Looking at the comparisons of an electric car compared to gasoline there are savings on maintenance and fuel with electric. Also, there are tax incentives in many circumstances. Yet, it seems at this time there is almost a wash with the extra money it costs to purchase electric. It can take several years for savings to begin. Combine the unknown cost of maintenance with the resale value of electric cars and there might not be much saved.
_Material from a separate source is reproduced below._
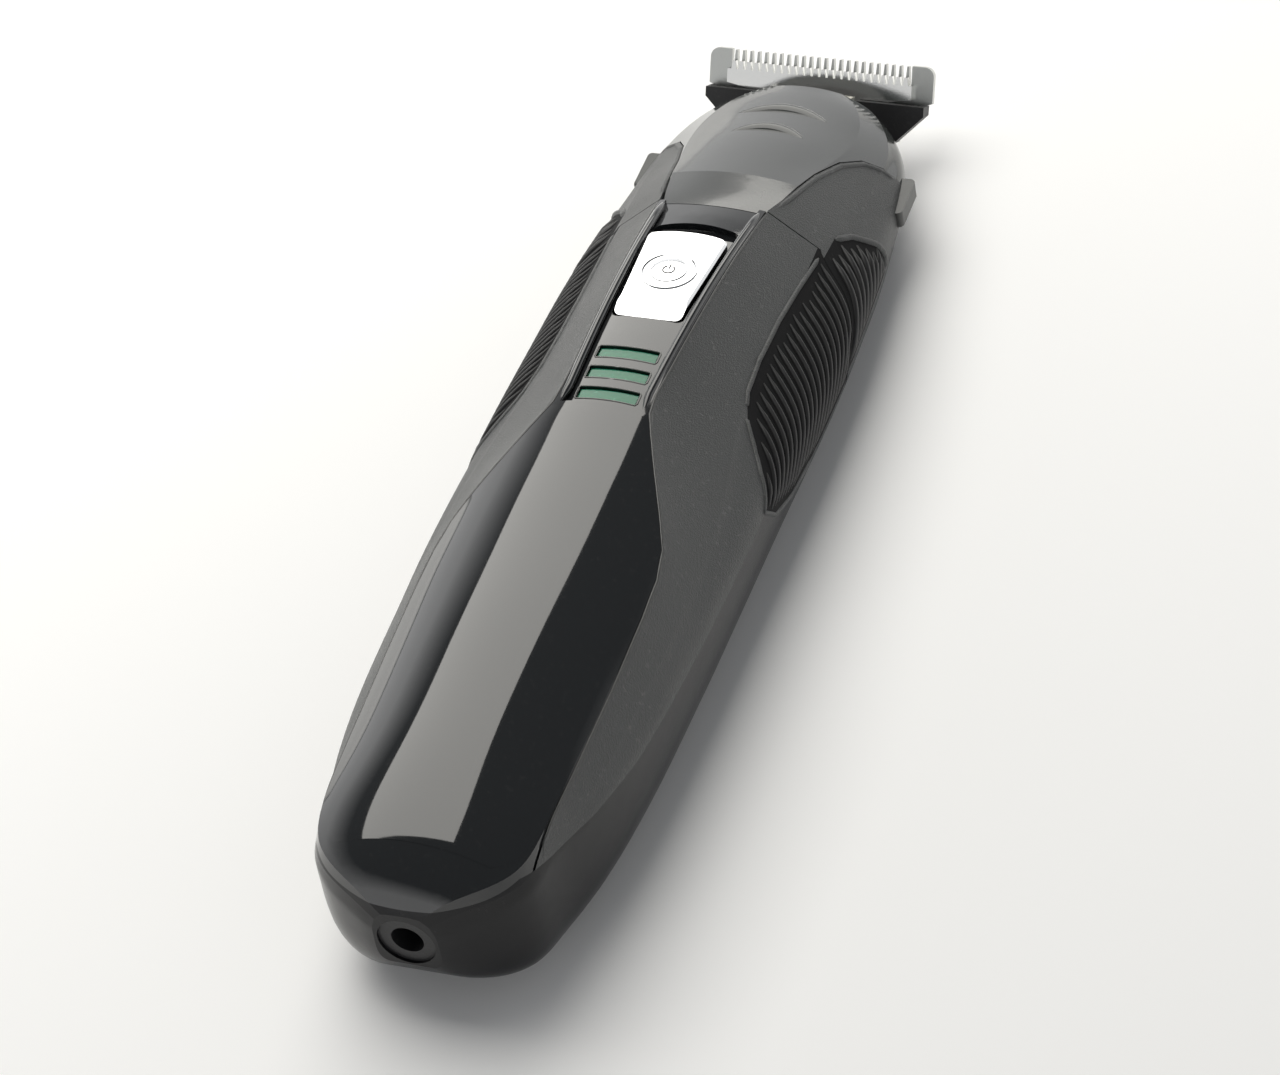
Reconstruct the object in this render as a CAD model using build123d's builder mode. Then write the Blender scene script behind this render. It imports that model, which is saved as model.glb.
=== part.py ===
"""Cordless beard trimmer with its T-blade head fitted, lying on its back.

+Y runs along the body to the blade, +X to the right and +Z out of the front.
The origin is under the middle of the trimmer, on the surface that it lies on.
All sizes are millimetres.
"""

import os
from math import atan2, cos, degrees, radians, sin

from build123d import *

os.makedirs("parts", exist_ok=True)

# Overall sizes
handle_length = 118.0       # bottom end to the line where the head meets the front
head_length = 44.0          # that line to the blade tips
body_half_width = 20.0
body_depth = 28.4

# Walls and gaps
skin = 1.6                  # outer covers
frame_wall = 1.4            # frame under the covers
seam = 0.16                 # gap between two covers
part_gap = 0.45             # gap between the head and the handle
seal_play = 0.1             # seal to the head's wall
slide_play = 0.3            # round what slides
shaft_play = 0.05           # radial, shaft in a bush

# Channel, switch and light windows on the front
rail_width = 0.9
channel_depth = 0.8
cap_dip_length = 8.0        # over which the cap drops to the channel's floor
button_length = 17.5
button_top_half = 5.45
button_low_half = 4.45
button_height = 2.1
button_facet_length = 3.2
button_facet_drop = 0.8
button_travel = 3.0
button_gap_to_head = 8.4    # head line to the upper edge of the button
pocket_depth = 2.0
pocket_floor = 1.2
stem_width = 3.0
stem_length = 5.0
window_half = 3.95
window_height = 2.0
window_pitch = 3.8
window_count = 3
window_play = 0.2           # round each light bar
window_sink = 0.3           # light bar below the channel's floor
window_gap_to_head = 32.0   # head line to the upper window

# Power train
cell_radius = 5.25
cell_gap_to_end = 16.0
cell_length = 44.5
motor_width = 20.4
motor_depth = 15.4
motor_length = 24.0
motor_gap_to_head = 8.0
shaft_radius = 1.0
eccentric_radius = 3.0
eccentric_offset = 0.9
drive_pin_radius = 0.7
rest_gap = 0.2              # under the cell and the motor
end_cap_length = 3.0
bush_radius = 3.0
bush_length = 3.0
board_thickness = 1.0
lamp_size = (3.0, 1.6, 1.4)
board_low_half = 6.2
board_high_half = 7.6
switch_half = 4.0
switch_body_height = 2.0
slider_well = 1.1
socket_bore_radius = 2.0
socket_depth = 8.0
socket_outer_radius = 3.6

# Head
neck_length = 6.0
neck_wall = 1.4
bulkhead = 2.0
blade_tilt = 58.0           # blade plane from +Y towards +Z, degrees
blade_half = 16.0
blade_thickness = 0.9
tooth_count = 24
tooth_pitch = 1.07
cutter_half = 13.2
cutter_thickness = 0.8
cutter_travel = 1.2
tooth_length = 3.1
blade_back = 10.5           # blade tips to the blade's lower edge
cutter_drop = 1.5           # blade tips to the moving blade's tips
cutter_play = 0.03
lever_arm = 16.0
lever_thickness = 2.2
lever_pin_radius = 0.9

# Screws
screw_radius = 1.1
screw_head_radius = 2.1
screw_slot = (0.7, 2.6, 1.4)
motor_screw_x = 6.0
motor_screw_radius = 0.8
motor_screw_head_radius = 1.5

overall_length = handle_length + head_length
bottom_y = -overall_length / 2
tip_y = overall_length / 2
wide = body_half_width / 20.0
deep = body_depth / 28.4
long = handle_length / 118.0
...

If purchasing an electric vehicle seems like good savings, it might just be the case if used as a second car. Running daily errands and commutes an electric car might be a good option, but having a gas-powered car in the garage would still also be a need for most people. A better option might be to buy a hybrid. These are often a little more costly than a conventional gas-powered engine, but there are some savings with still having gas convenience and range.
What is Your Opinion?
Everything I have read in the last year or so on electric cars always appears to claim savings. In spite of this, I don’t quite buy into it yet. There is evidence on savings in gas and maintenance, but I am not so sure about the total overall cost with depreciation and overall maintenance.
Even as the technology and costs of having an electric vehicle make it a better choice, electric cars may never completely replace gas powered. The oil and gas industry has a real stake in ensuring cars powered by traditional gasoline stay on the road.